-- START INFORMATION SUPPLIED --

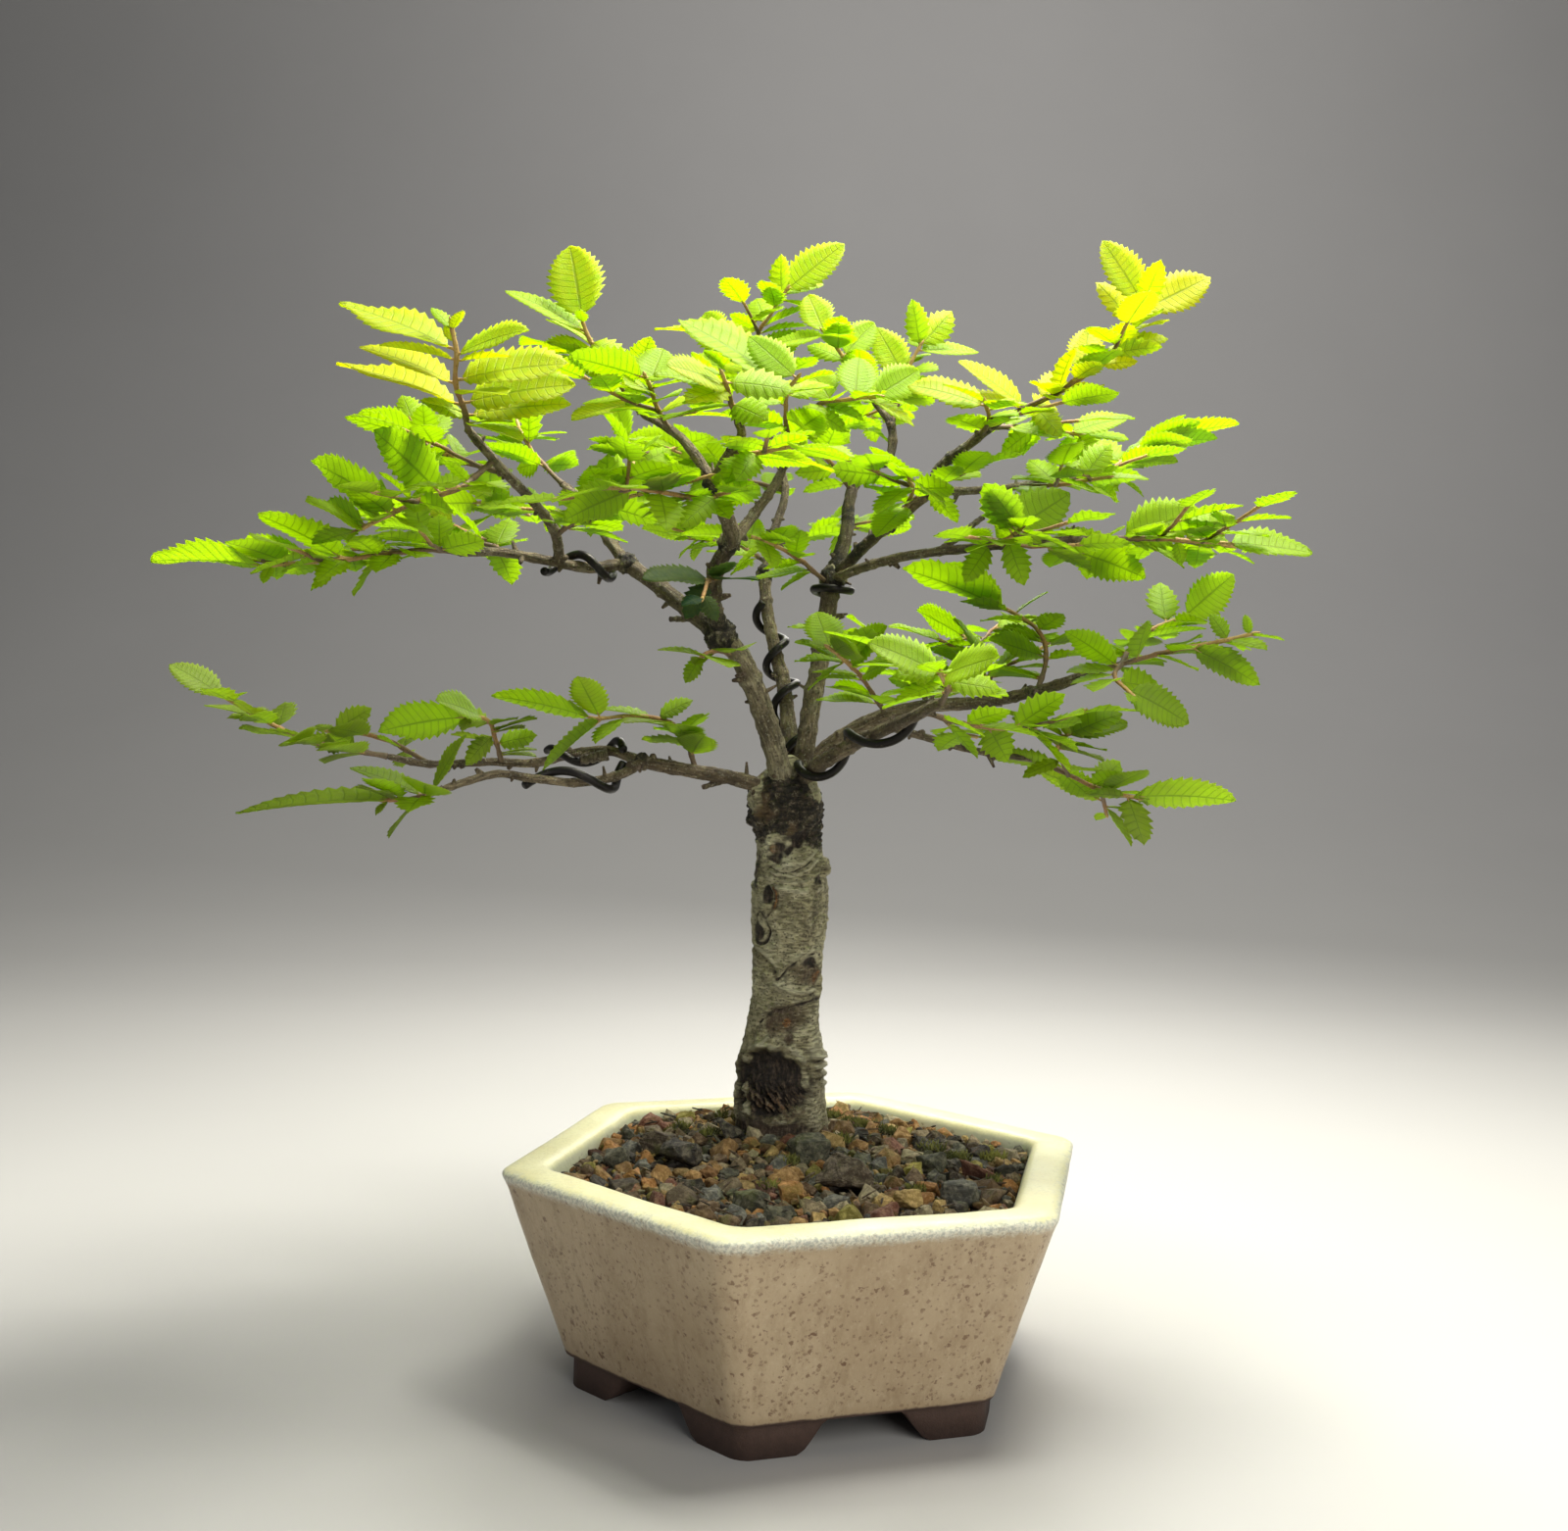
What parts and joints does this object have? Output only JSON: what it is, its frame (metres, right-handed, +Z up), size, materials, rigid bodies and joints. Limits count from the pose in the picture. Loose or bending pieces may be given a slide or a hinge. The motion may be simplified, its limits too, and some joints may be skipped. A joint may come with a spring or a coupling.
{
  "type": "bonsai tree in pot",
  "caption": "Small Chinese elm bonsai with a short thick trunk, spreading wired limbs and toothed leaves, growing in gritty soil in a low six-sided glazed pot on feet.",
  "frame": {"origin": "on the surface that the pot's feet stand on, under the middle of the whole tree's box", "axes": "+Z up along the height, the tree's front faces -Y, +X is to the right of the front view"},
  "size_m": [0.3112, 0.212, 0.3343],
  "materials": {
    "glaze": "glossy cream glaze with fine brown specks, a paler blue-white rim and bare dark red-brown clay on the feet",
    "screen": "matte dark mesh",
    "soil": "rough loose grit in ochre, brown, grey and dark lava with sparse moss",
    "bark": "rough grey-olive bark with black cork plates high on the trunk and red-brown twigs",
    "wire": "black anodised, satin",
    "leaf": "thin translucent leaf, satin above, bright yellow-green with light behind it, darker green low down"
  },
  "bodies": {
    "root": {"drain_screen": "screen", "pot": "glaze", "soil": "soil", "spray_back_high": "leaf", "spray_back_left": "leaf", "spray_back_low_left": "leaf", "spray_back_low_right": "leaf", "spray_back_right": "leaf", "spray_centre_long": "leaf", "spray_centre_top": "leaf", "spray_crown_tip": "leaf", "spray_front_crest": "leaf", "spray_front_side": "leaf", "spray_knuckle_drop": "leaf", "spray_left_back": "leaf", "spray_left_crest": "leaf", "spray_left_high": "leaf", "spray_left_inner": "leaf", "spray_left_low": "leaf", "spray_left_mid": "leaf", "spray_left_near": "leaf", "spray_left_rear": "leaf", "spray_left_shelf": "leaf", "spray_left_tip": "leaf", "spray_left_under": "leaf", "spray_low_left_curl": "leaf", "spray_low_left_fore": "leaf", "spray_low_left_inner": "leaf", "spray_low_left_rise": "leaf", "spray_low_left_tip": "leaf", "spray_low_right_back": "leaf", "spray_low_right_inner": "leaf", "spray_low_right_mid": "leaf", "spray_low_right_near": "leaf", "spray_low_right_rear": "leaf", "spray_low_right_tip": "leaf", "spray_low_right_twig": "leaf", "spray_low_right_under": "leaf", "spray_right_back": "leaf", "spray_right_below": "leaf", "spray_right_crest": "leaf", "spray_right_crest_side": "leaf", "spray_right_flat_tip": "leaf", "spray_right_fore": "leaf", "spray_right_inner": "leaf", "spray_right_middle": "leaf", "spray_right_near": "leaf", "spray_right_rear": "leaf", "spray_right_shoulder": "leaf", "spray_right_side_tip": "leaf", "spray_right_tip": "leaf", "spray_stem_drop": "leaf", "spray_stem_side": "leaf", "trunk_and_limbs": "bark", "wire_back": "wire", "wire_left": "wire", "wire_low_left_back": "wire", "wire_low_left_front": "wire", "wire_low_right": "wire", "wire_right": "wire"}
  },
  "joints": []
}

-- END INFORMATION SUPPLIED --

▶ **TASK**
Return all of the data exactly as it reads.

▶ **SOLUTION**
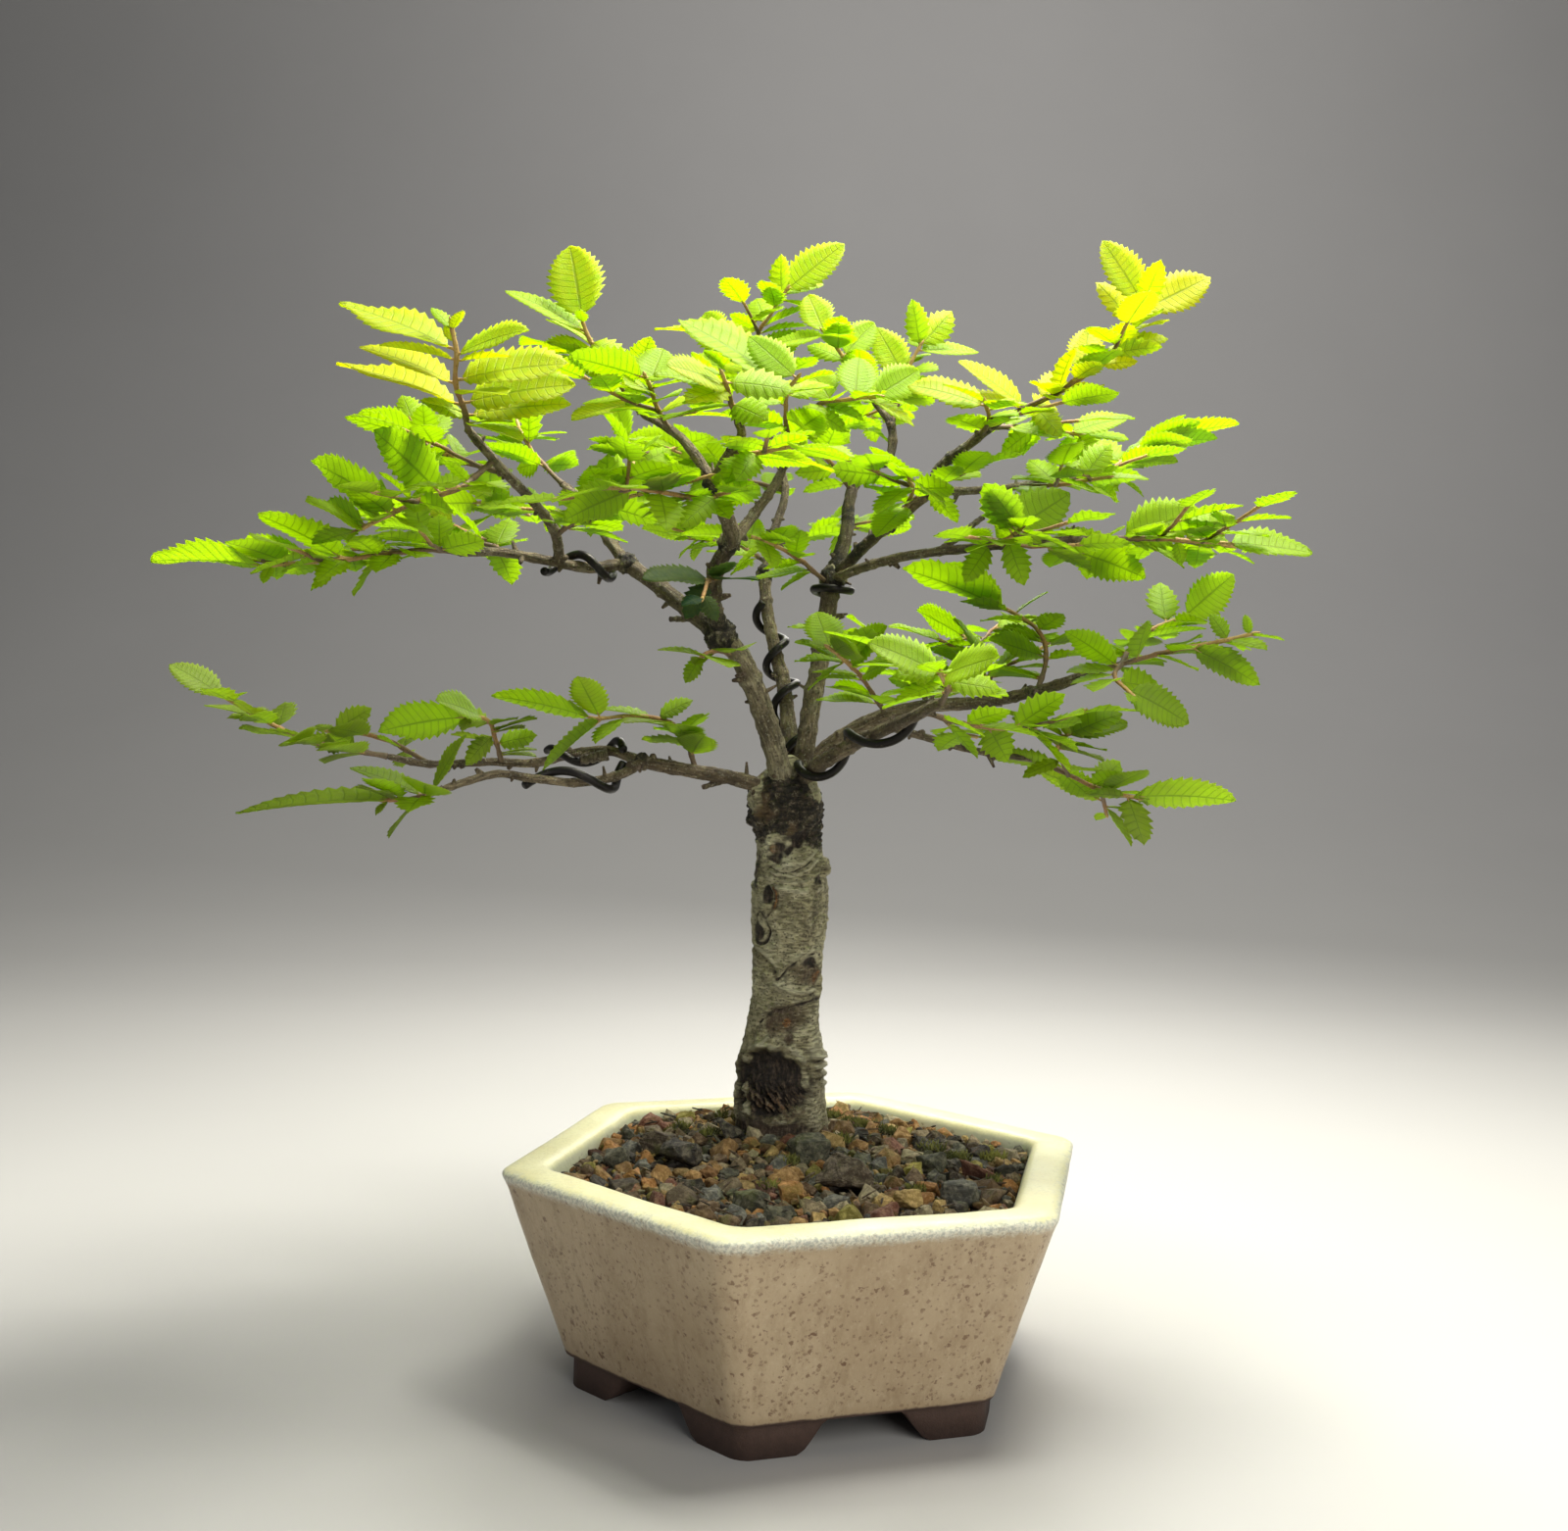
What parts and joints does this object have? Output only JSON: what it is, its frame (metres, right-handed, +Z up), size, materials, rigid bodies and joints. Limits count from the pose in the picture. Loose or bending pieces may be given a slide or a hinge. The motion may be simplified, its limits too, and some joints may be skipped. A joint may come with a spring or a coupling.
{
  "type": "bonsai tree in pot",
  "caption": "Small Chinese elm bonsai with a short thick trunk, spreading wired limbs and toothed leaves, growing in gritty soil in a low six-sided glazed pot on feet.",
  "frame": {"origin": "on the surface that the pot's feet stand on, under the middle of the whole tree's box", "axes": "+Z up along the height, the tree's front faces -Y, +X is to the right of the front view"},
  "size_m": [0.3112, 0.212, 0.3343],
  "materials": {
    "glaze": "glossy cream glaze with fine brown specks, a paler blue-white rim and bare dark red-brown clay on the feet",
    "screen": "matte dark mesh",
    "soil": "rough loose grit in ochre, brown, grey and dark lava with sparse moss",
    "bark": "rough grey-olive bark with black cork plates high on the trunk and red-brown twigs",
    "wire": "black anodised, satin",
    "leaf": "thin translucent leaf, satin above, bright yellow-green with light behind it, darker green low down"
  },
  "bodies": {
    "root": {"drain_screen": "screen", "pot": "glaze", "soil": "soil", "spray_back_high": "leaf", "spray_back_left": "leaf", "spray_back_low_left": "leaf", "spray_back_low_right": "leaf", "spray_back_right": "leaf", "spray_centre_long": "leaf", "spray_centre_top": "leaf", "spray_crown_tip": "leaf", "spray_front_crest": "leaf", "spray_front_side": "leaf", "spray_knuckle_drop": "leaf", "spray_left_back": "leaf", "spray_left_crest": "leaf", "spray_left_high": "leaf", "spray_left_inner": "leaf", "spray_left_low": "leaf", "spray_left_mid": "leaf", "spray_left_near": "leaf", "spray_left_rear": "leaf", "spray_left_shelf": "leaf", "spray_left_tip": "leaf", "spray_left_under": "leaf", "spray_low_left_curl": "leaf", "spray_low_left_fore": "leaf", "spray_low_left_inner": "leaf", "spray_low_left_rise": "leaf", "spray_low_left_tip": "leaf", "spray_low_right_back": "leaf", "spray_low_right_inner": "leaf", "spray_low_right_mid": "leaf", "spray_low_right_near": "leaf", "spray_low_right_rear": "leaf", "spray_low_right_tip": "leaf", "spray_low_right_twig": "leaf", "spray_low_right_under": "leaf", "spray_right_back": "leaf", "spray_right_below": "leaf", "spray_right_crest": "leaf", "spray_right_crest_side": "leaf", "spray_right_flat_tip": "leaf", "spray_right_fore": "leaf", "spray_right_inner": "leaf", "spray_right_middle": "leaf", "spray_right_near": "leaf", "spray_right_rear": "leaf", "spray_right_shoulder": "leaf", "spray_right_side_tip": "leaf", "spray_right_tip": "leaf", "spray_stem_drop": "leaf", "spray_stem_side": "leaf", "trunk_and_limbs": "bark", "wire_back": "wire", "wire_left": "wire", "wire_low_left_back": "wire", "wire_low_left_front": "wire", "wire_low_right": "wire", "wire_right": "wire"}
  },
  "joints": []
}